** Begin SOURCE DATA **

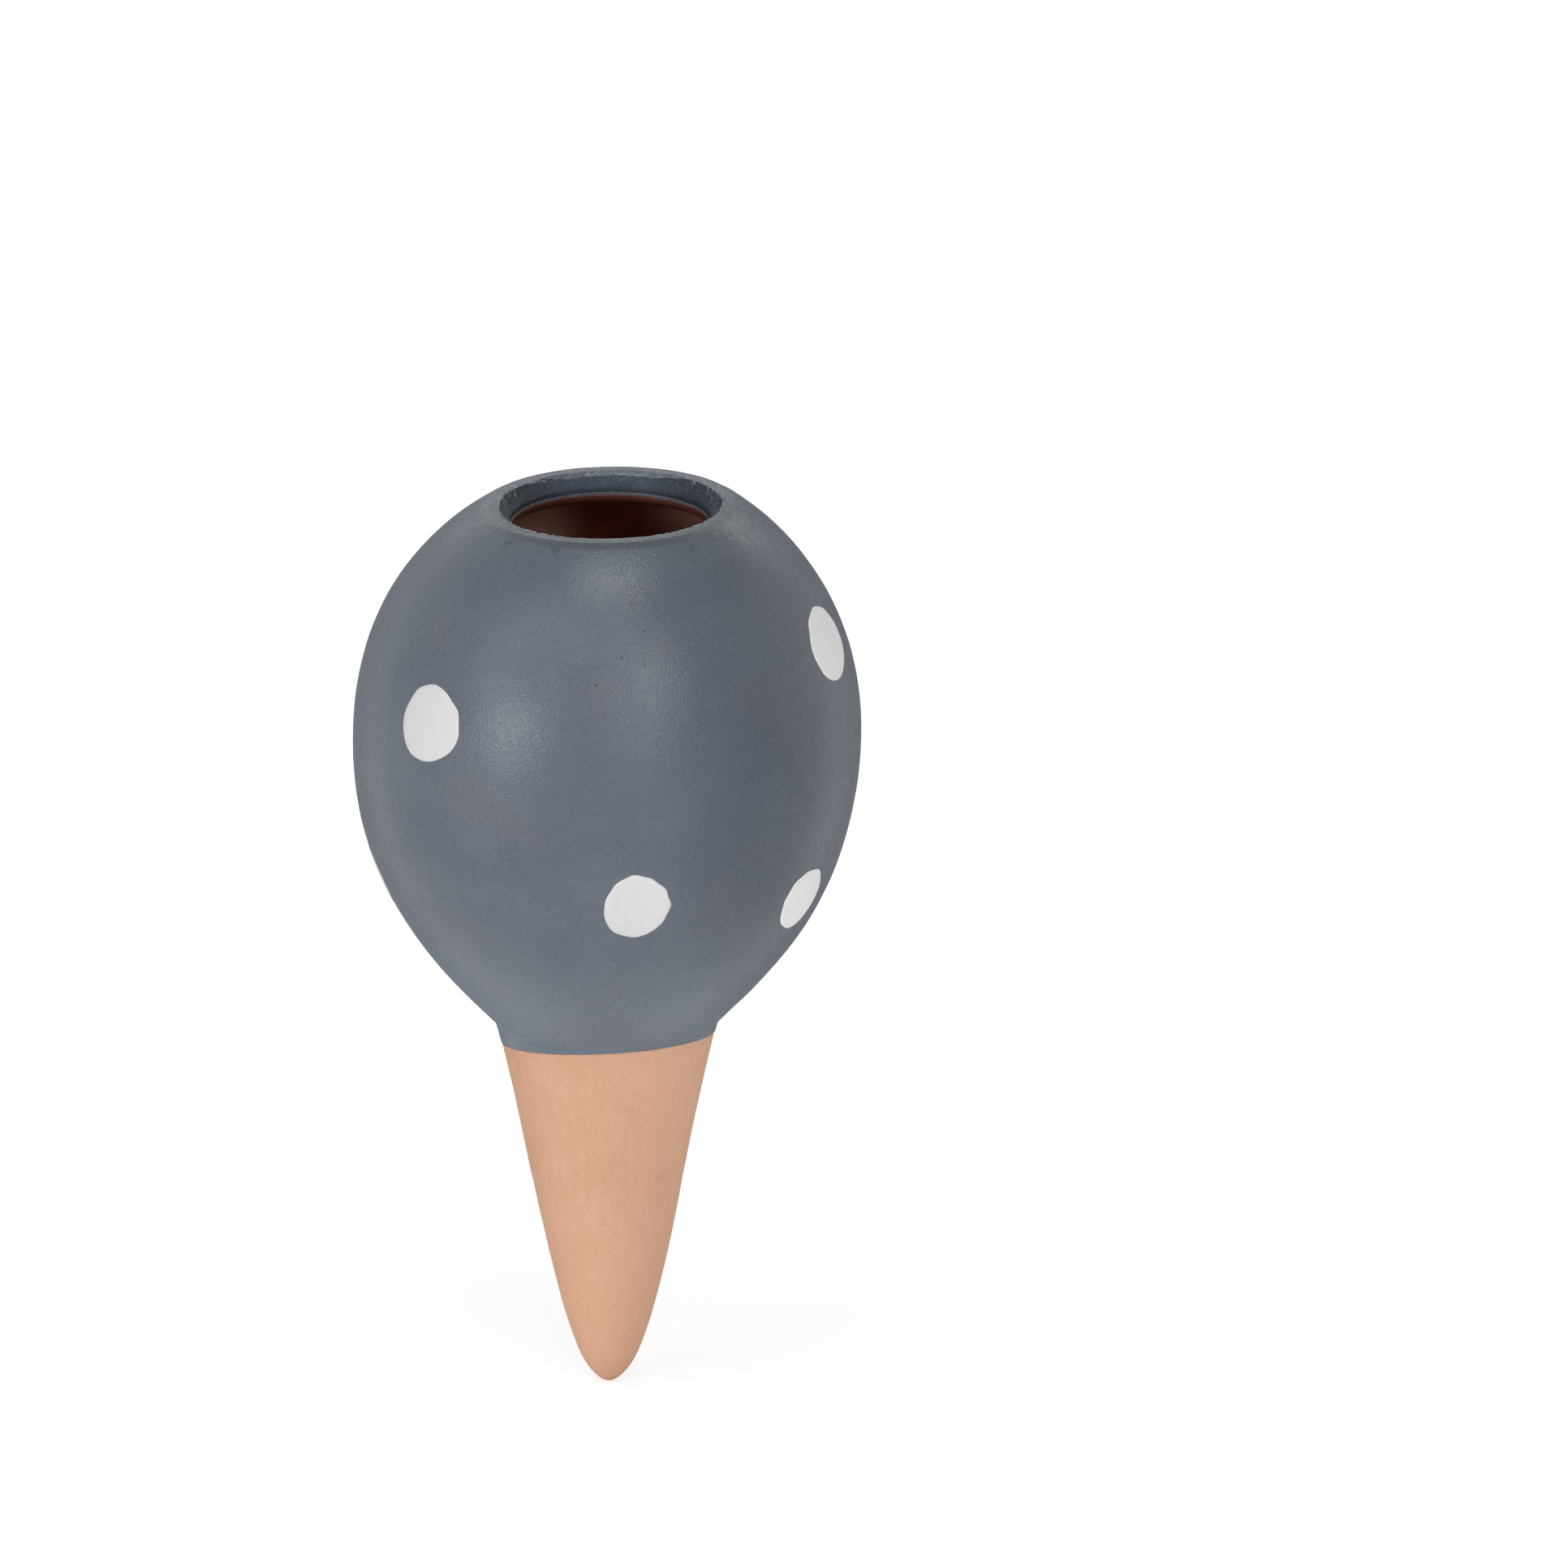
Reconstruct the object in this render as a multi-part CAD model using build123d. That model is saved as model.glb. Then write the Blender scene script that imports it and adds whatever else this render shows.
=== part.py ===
from build123d import *
import math
import os

# A self watering spike. A clay globe holds the water, and a porous clay spike luted under it lets
# the water seep into the soil. Millimetres, +Z up towards the mouth. The origin is on the axis at
# the soil line, the mean level of the line on the spike where the slate coat ends.

# Whole object
globe_diameter = 100.0
rim_rise = 47.5
crease_drop = 58.6
collar_height = 3.9
spike_depth = 71.3
neck_radius = 21.7

# Outline of the globe. Shares follow the height or the width of their own stretch of outline.
waist_up_share = 0.515
shoulder_share = 0.65
waist_down_share = 0.555
underside_share = 0.487
shoulder_slope = 36.0
underside_lean = 43.0

# Rim and throat
mouth_radius = 19.5
lip_flare = 2.1
lip_round = 1.2
rim_width = 4.3
rim_crown = 0.9
throat_drop = 3.0
throat_round = 0.8
coat_reach = 4.6
bare_land = 0.8

# Clay wall of the globe
globe_wall = 4.6
ceiling_round = 1.2
ceiling_slope = 20.0
ceiling_share = 0.6
inner_up_share = 0.5
inner_down_share = 0.52
inner_floor_share = 0.48

# Socket in the globe's foot, and the spigot of the spike that enters it
seat_width = 3.8
spigot_wall = 3.6
socket_depth = 3.0
slip_thickness = 0.4

# Spike
spike_lean = 15.0
spike_top_share = 0.393
tip_share = 0.424
tip_wall = 9.0
hollow_lean = 9.0
hollow_top_share = 0.42
hollow_tip_share = 0.34

# Coat, lining and dots
coat_thickness = 0.4
lining_thickness = 0.4
dot_thickness = 0.3
dip_front_rise = 7.9
dip_side_rise = 3.0
large_dot_radius = 7.6
small_dot_radius = 6.8

# Each dot has an azimuth from the front towards +X, an elevation seen from the middle of the
# waist, a radius and the hand-painted outline that it follows
egg_outline_shares = (1.0, 1.0, 0.95, 1.01, 1.0, 0.94, 1.0, 1.07, 1.09, 1.0, 0.96, 1.0)
slant_outline_shares = (1.02, 1.02, 0.98, 0.96, 0.95, 0.95, 1.04, 1.07, 1.04, 0.97, 0.91, 0.95)
round_outline_shares = (0.97, 0.96, 1.0, 1.09, 1.04, 0.96, 0.97, 1.03, 1.08, 1.09, 1.0, 0.93)
plain_outline_shares = (0.9, 0.93, 0.99, 1.0, 1.01, 1.01, 0.94, 0.97, 0.96, 1.02, 1.0, 0.97)
dots = (
    (-45.8, 14.5, large_dot_radius, egg_outline_shares),
    (72.4, 26.7, large_dot_radius, slant_outline_shares),
    (7.2, -24.2, small_dot_radius, round_outline_shares),
    (58.0, -30.5, small_dot_radius, plain_outline_shares),
    (-86.0, -32.5, small_dot_radius, slant_outline_shares),
    (148.0, 16.0, large_dot_radius, plain_outline_shares),
    (-124.0, 25.0, large_dot_radius, round_outline_shares),
    (110.0, -22.0, small_dot_radius, egg_outline_shares),
    (163.0, -34.0, small_dot_radius, round_outline_shares),
    (-141.0, -21.0, small_dot_radius, plain_outline_shares),
)

# Places that follow from the sizes above
globe_radius = globe_diameter / 2
waist_height = collar_height + crease_drop
rim_height = waist_height + rim_rise
lip_radius = mouth_radius + lip_flare
rim_edge_radius = lip_radius + rim_width
lip_depth = coat_reach + bare_land
crown_radius = rim_crown / (1 - math.cos(math.radians(shoulder_slope)))
clay_bore_radius = mouth_radius + coat_thickness
inner_radius = globe_radius - coat_thickness - globe_wall
socket_radius = neck_radius - seat_width
spigot_radius = socket_radius - slip_thickness
hollow_radius = spigot_radius - spigot_wall
socket_top = collar_height + socket_depth


def heading(angle):
    """The unit direction that points outwards and this many degrees below the level."""
    return Vector(math.cos(math.radians(angle)), -math.sin(math.radians(angle)))


def right_of(way):
    """The unit normal on the right-hand side of a direction."""
    return Vector(way.Y, -way.X)


def mitre(first, second):
    """How far a corner between faces with these normals moves for each unit of offset."""
    return (first + second) * (1 / (1 + first.dot(second)))


def bend(start, start_handle, end_handle, end):
    """A smooth span of outline that leaves and arrives along its two handles."""
    return Bezier(start, start + start_handle, end + end_handle, end)


def turned(*spans):
    """The solid that a closed outline of radius and height sweeps about the upright axis."""
    face = Face(Wire([edge for span in spans for edge in span.edges()]))
    return revolve(Plane.XZ * face, Axis.Z)


# Skins of the outside. A depth of zero is the coat's outer face, coat_thickness is the clay, and a
# negative depth stands proud of the coat, as the dots do.


def waist(depth):
    return Vector(globe_radius - depth, waist_height)


def crown_centre():
    """The centre of the arc between the shoulder and the crest of the rim."""
    edge = Vector(rim_edge_radius, rim_height - rim_crown)
    return edge + right_of(heading(shoulder_slope)) * crown_radius


def rim_edge(depth):
    return crown_centre() - right_of(heading(shoulder_slope)) * (crown_radius - depth)


def crest(depth):
    return crown_centre() + Vector(0, crown_radius - depth)


def upper_span(depth):
    """The outline from the waist up over the shoulder to the edge of the rim."""
    start = waist(depth)
    end = rim_edge(depth)
    rise = Vector(0, (end.Y - start.Y) * waist_up_share)
    fall = heading(shoulder_slope) * (start.X - end.X) * shoulder_share
    return bend(start, rise, fall, end)


def rim_spans(depth):
    """The crowned rim, its rounded lip, the coned throat and the straight land below it."""
    cone = (Vector(mouth_radius, -throat_drop) - Vector(lip_radius, 0)).normalized()
    top_normal = Vector(0, 1)
    cone_normal = right_of(cone)
    bore_normal = Vector(-1, 0)
    lip = Vector(lip_radius, rim_height) - mitre(top_normal, cone_normal) * depth
    throat = Vector(mouth_radius, rim_height - throat_drop) - mitre(cone_normal, bore_normal) * depth
    land_end = Vector(mouth_radius + depth, rim_height - coat_reach)
    crown = TangentArc(rim_edge(depth), crest(depth), tangent=heading(shoulder_slope) * -1)
    rounds = (lip_round - depth, throat_round - depth)
    return crown, FilletPolyline(crest(depth), lip, throat, land_end, radius=rounds)


def crease(depth):
    """The corner all round the neck, where the globe's underside meets the spike."""
    corner = Vector(neck_radius, collar_height)
    return corner + mitre(heading(underside_lean), heading(spike_lean)) * (coat_thickness - depth)


def lower_span(depth):
    """The outline from the waist down the underside to the crease."""
    start = waist(depth)
    end = crease(depth)
    drop = Vector(0, (end.Y - start.Y) * waist_down_share)
    rise = inward(underside_lean) * (end.X - start.X) * underside_share
    return bend(start, drop, rise, end)


def inward(lean):
    """The unit direction down the side of the spike at this lean from the upright."""
    return Vector(-math.sin(math.radians(lean)), -math.cos(math.radians(lean)))


def seam_end(depth):
    """The foot of the thin band of slip below the crease."""
    return crease(depth) + inward(spike_lean) * (slip_thickness / math.cos(math.radians(spike_lean)))


def tip(depth):
    return Vector(0, depth - coat_thickness - spike_depth)


def spike_span(depth):
    """The outline from the slip down the side of the spike and round its tip."""
    start = seam_end(depth)
    end = tip(depth)
    down = inward(spike_lean) * (start.Y - end.Y) * spike_top_share
    return bend(start, down, Vector(start.X * tip_share, 0), end)


# Skins of the inside. A depth of zero is the clay, and lining_thickness is the lining's face.


def land_foot(depth):
    return Vector(clay_bore_radius - depth, rim_height - lip_depth)


def ceiling_start(depth):
    """The end of the round that leads from the straight land into the ceiling."""
    centre = Vector(clay_bore_radius + ceiling_round, rim_height - lip_depth)
    return centre + right_of(heading(ceiling_slope)) * (ceiling_round + depth)


def inner_upper_span(depth):
    """The ceiling, from below the lip out to the waist of the hollow."""
    start = ceiling_start(depth)
    end = Vector(inner_radius - depth, waist_height)
    out = heading(ceiling_slope) * (end.X - start.X) * ceiling_share
    return bend(start, out, Vector(0, (start.Y - end.Y) * inner_up_share), end)


def inner_floor_edge(depth):
    """The corner where the hollow's wall meets the level ring round the spigot."""
    corner = Vector(socket_radius, socket_top)
    return corner + mitre(heading(underside_lean) * -1, Vector(0, 1)) * depth


def inner_lower_span(depth):
    """The hollow's wall from its waist down to the spigot."""
    start = Vector(inner_radius - depth, waist_height)
    end = inner_floor_edge(depth)
    drop = Vector(0, (end.Y - start.Y) * inner_down_share)
    rise = inward(underside_lean) * (end.X - start.X) * inner_floor_share
    return bend(start, drop, rise, end)


# The pieces


def reservoir_globe():
    """The clay shell, with its thick lip, its mouth and the socket in its foot."""
    crown, throat = rim_spans(coat_thickness)
    socket_edge = Vector(socket_radius, collar_height)
    return turned(
        upper_span(coat_thickness),
        crown,
        throat,
        Line(throat @ 1, land_foot(0)),
        TangentArc(land_foot(0), ceiling_start(0), tangent=Vector(0, -1)),
        inner_upper_span(0),
        inner_lower_span(0),
        Line(inner_floor_edge(0), socket_edge),
        Line(socket_edge, crease(coat_thickness)),
        lower_span(coat_thickness),
    )


def luting_slip():
    """The slip between the globe's foot and the spike: a level ring and the collar inside it."""
    bottom = seam_end(coat_thickness)
    return turned(
        Polyline(
            crease(coat_thickness),
            Vector(socket_radius, collar_height),
            Vector(socket_radius, socket_top),
            Vector(spigot_radius, socket_top),
            Vector(spigot_radius, bottom.Y),
            bottom,
            close=True,
        )
    )


def porous_spike():
    """The unglazed cone, hollow down to its thick tip, with a spigot that enters the globe."""
    shoulder = seam_end(coat_thickness)
    hollow_top = Vector(hollow_radius, shoulder.Y)
    hollow_end = tip(coat_thickness) + Vector(0, tip_wall)
    down = inward(hollow_lean) * (hollow_top.Y - hollow_end.Y) * hollow_top_share
    return turned(
        spike_span(coat_thickness),
        Line(tip(coat_thickness), hollow_end),
        bend(hollow_top, down, Vector(hollow_radius * hollow_tip_share, 0), hollow_end),
        Polyline(
            hollow_top,
            Vector(hollow_radius, socket_top),
            Vector(spigot_radius, socket_top),
            Vector(spigot_radius, shoulder.Y),
            shoulder,
        ),
    )


def reservoir_lining():
    """The thin lining from the end of the coat in the throat down over the joint."""
    lining_top = rim_height - coat_reach
    face = lining_thickness
    ring_edge = Vector(hollow_radius, socket_top)
    return turned(
        Polyline(
            land_foot(0),
            Vector(clay_bore_radius, lining_top),
            Vector(clay_bore_radius - face, lining_top),
            land_foot(face),
        ),
        TangentArc(land_foot(0), ceiling_start(0), tangent=Vector(0, -1)),
        TangentArc(land_foot(face), ceiling_start(face), tangent=Vector(0, -1)),
        inner_upper_span(0),
        inner_upper_span(face),
        inner_lower_span(0),
        inner_lower_span(face),
        Polyline(
            inner_floor_edge(0),
            ring_edge,
            ring_edge + Vector(0, face),
            inner_floor_edge(face),
        ),
    )


def slate_coat():
    """The coat over rim, globe and neck, ended by the tilted plane that the piece was dipped to."""
    outer_crown, outer_throat = rim_spans(0)
    inner_crown, inner_throat = rim_spans(coat_thickness)
    whole = turned(
        outer_throat,
        outer_crown,
        upper_span(0),
        lower_span(0),
        Line(crease(0), seam_end(0)),
        spike_span(0),
        Line(tip(0), tip(coat_thickness)),
        spike_span(coat_thickness),
        Line(crease(coat_thickness), seam_end(coat_thickness)),
        lower_span(coat_thickness),
        upper_span(coat_thickness),
        inner_crown,
        inner_throat,
        Line(outer_throat @ 1, inner_throat @ 1),
    )
    front = math.tan(math.radians(dip_front_rise))
    side = math.tan(math.radians(dip_side_rise))
    dip_plane = Plane(origin=(0, 0, 0), z_dir=(-side, front, 1))
    return split(whole, bisect_by=dip_plane, keep=Keep.TOP)


def dot_film():
    """A film as thick as the dots all over the globe's coat, from which each dot is taken."""
    rim_end = Line(rim_edge(0), rim_edge(-dot_thickness))
    neck_end = Line(crease(0), crease(-dot_thickness))
    return turned(
        upper_span(0),
        rim_end,
        upper_span(-dot_thickness),
        lower_span(-dot_thickness),
        neck_end,
        lower_span(0),
    )


def white_dot(film, azimuth, elevation, radius, outline_shares):
    """The part of the film within one hand-painted outline, seen straight out from the waist."""
    out = Vector(0, -1, 0).rotate(Axis.X, -elevation).rotate(Axis.Z, azimuth)
    level = Vector(1, 0, 0).rotate(Axis.Z, azimuth)
    inside = Vector(0, 0, waist_height) + out * rim_edge_radius
    plane = Plane(origin=inside, x_dir=level, z_dir=out)
    step = 360 / len(outline_shares)
    points = [
        Vector(radius * share, 0).rotate(Axis.Z, step * place)
        for place, share in enumerate(outline_shares)
    ]
    outline = Face(Wire(Spline(points, periodic=True)))
    return film & extrude(plane * outline, amount=globe_diameter)


def build():
    """Every piece under the name that a person would use."""
    pieces = {
        "reservoir_globe": reservoir_globe(),
        "porous_spike": porous_spike(),
        "luting_slip": luting_slip(),
        "reservoir_lining": reservoir_lining(),
        "slate_coat": slate_coat(),
    }
    film = dot_film()
    for number, dot in enumerate(dots, start=1):
        pieces[f"white_dot_{number}"] = white_dot(film, *dot)
    return pieces


os.makedirs("parts", exist_ok=True)
for name, piece in build().items():
    export_step(piece, f"parts/{name}.step")
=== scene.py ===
"""The looks of a self watering spike: a slate-coated clay globe on a bare clay spike.

Sizes are in millimetres until a mesh is made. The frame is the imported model's own: +Z up, the
origin on the axis at the soil line, and the front towards -Y. An azimuth runs from the front
towards +X, and "along" is the distance down the turned outline from the foot of the throat.
"""

import logging
import math
from dataclasses import dataclass
from enum import Enum

import bpy
import numpy as np
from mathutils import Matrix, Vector

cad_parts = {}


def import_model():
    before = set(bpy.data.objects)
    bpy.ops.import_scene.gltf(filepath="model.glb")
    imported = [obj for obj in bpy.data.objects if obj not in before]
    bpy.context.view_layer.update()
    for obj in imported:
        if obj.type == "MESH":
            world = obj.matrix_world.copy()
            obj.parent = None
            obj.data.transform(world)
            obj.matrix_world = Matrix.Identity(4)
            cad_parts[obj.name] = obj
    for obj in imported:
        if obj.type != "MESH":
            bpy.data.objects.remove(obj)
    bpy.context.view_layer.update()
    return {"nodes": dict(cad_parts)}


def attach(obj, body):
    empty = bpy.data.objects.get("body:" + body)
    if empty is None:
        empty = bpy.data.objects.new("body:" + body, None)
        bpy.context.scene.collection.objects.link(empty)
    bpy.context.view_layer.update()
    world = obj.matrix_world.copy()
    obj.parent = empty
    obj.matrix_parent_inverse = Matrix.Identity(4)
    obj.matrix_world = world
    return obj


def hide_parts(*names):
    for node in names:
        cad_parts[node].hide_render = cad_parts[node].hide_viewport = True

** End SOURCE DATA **

* WHAT THIS TASK INVOLVES: Return only the lines from the beginning of the material up to and including the line with "neck_radius = 21.7", exactly as written.

* TASK RESULT:
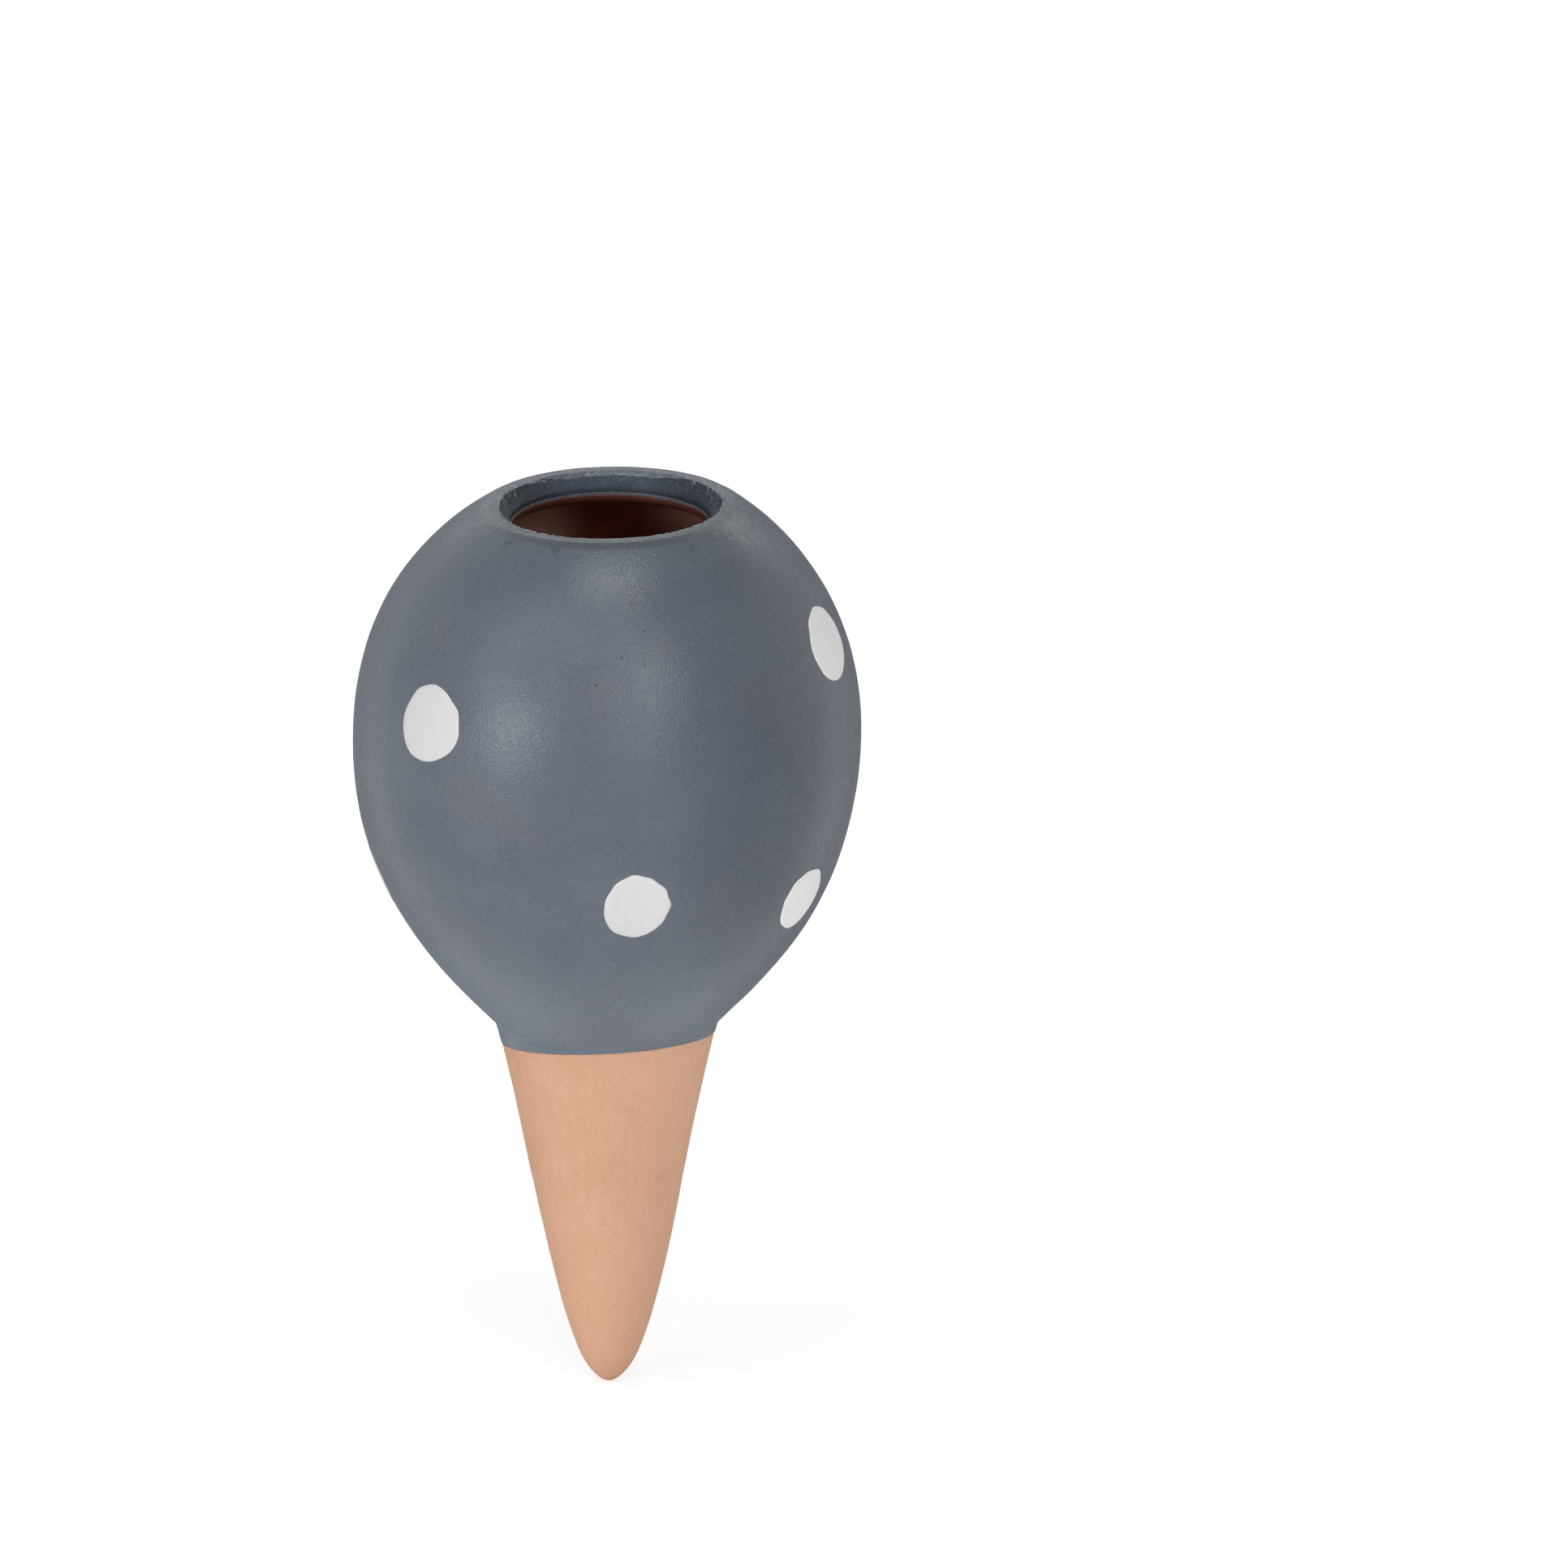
Reconstruct the object in this render as a multi-part CAD model using build123d. That model is saved as model.glb. Then write the Blender scene script that imports it and adds whatever else this render shows.
=== part.py ===
from build123d import *
import math
import os

# A self watering spike. A clay globe holds the water, and a porous clay spike luted under it lets
# the water seep into the soil. Millimetres, +Z up towards the mouth. The origin is on the axis at
# the soil line, the mean level of the line on the spike where the slate coat ends.

# Whole object
globe_diameter = 100.0
rim_rise = 47.5
crease_drop = 58.6
collar_height = 3.9
spike_depth = 71.3
neck_radius = 21.7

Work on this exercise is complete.